Chaput notes that a key concern for farmers in the Northeast is the generational sustainability of their farms.   “Dairy operations now are high capital.  You know we’re talking hundreds of thousands if not millions of dollars.  And so a lot of times if a farm doesn’t move on to the next generation there’s a financial component to it that prevents it from doing so. So it takes a lot of prior planning, talking to one another.  And by that I mean generation to generation and not just going on as business as usual every day.  You know there has to be plans on how the farms’ are going to transfer to the next generation. That’s as important as the crops that you grow and the way that you manage your cattle.”

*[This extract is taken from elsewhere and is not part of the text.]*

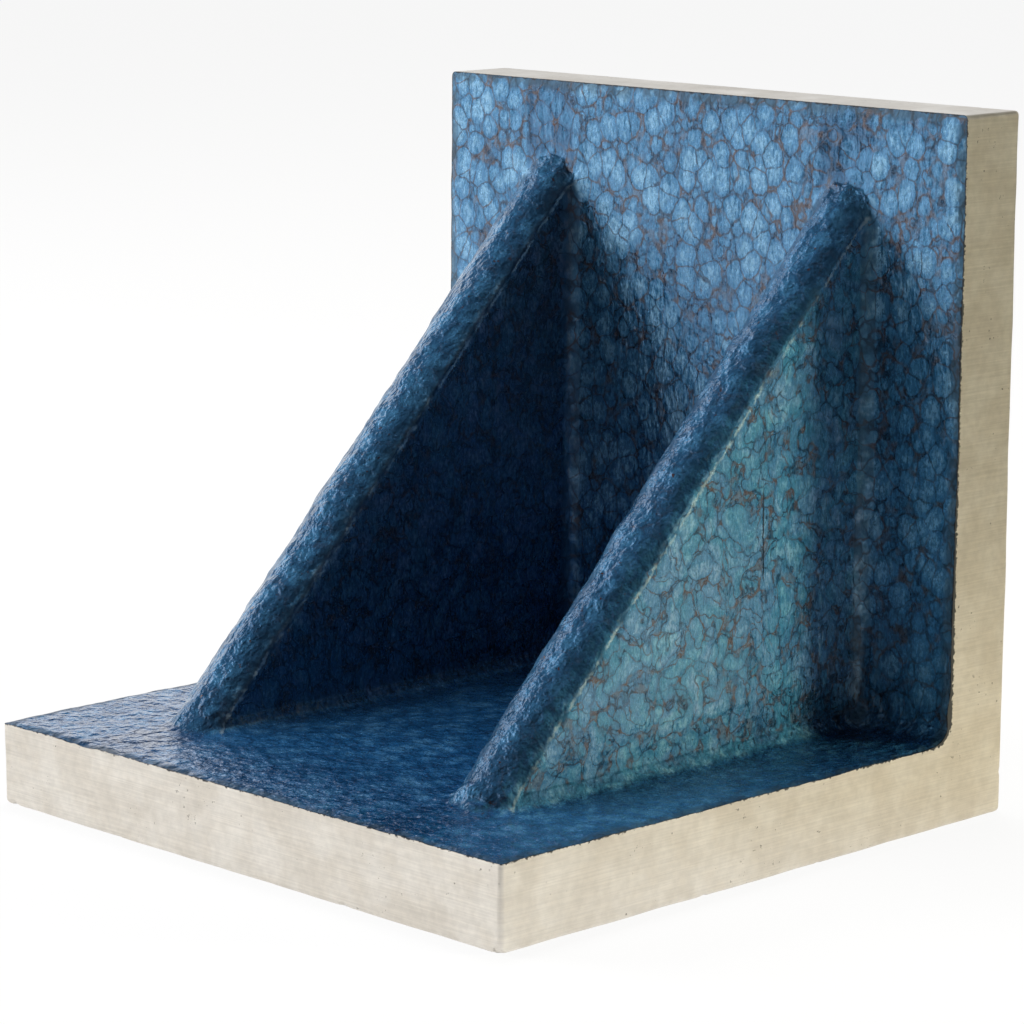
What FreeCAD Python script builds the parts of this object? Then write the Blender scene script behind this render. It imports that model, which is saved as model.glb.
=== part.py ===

The Miner Institute is an agricultural research center in Northern New York.  Dairy Outreach Coordinator Wanda Emerich is excited to see discussed a broad range of topics, including reproduction, economics, calf health, attracting employees and sustainability.   “The program and the variety of topics gives the producers some additional tools to work with.  There’s a lot of new technology, new uses of technology. Farmers have a lot of tools available to them in production agriculture and they need to make the most of what those tools are in order to have the best margin. The margins in farming are fairly narrow.  So we need to be able to make the best profit that we can on what we’re working with so that we can insure that our high quality product is produced at a reasonable cost so that we can stay in business.”

There are about 850 dairy farms in Vermont hosting 134,000 dairy cows. According to the Vermont Agency of Agriculture, dairy brings about $3 million into the state’s economy daily.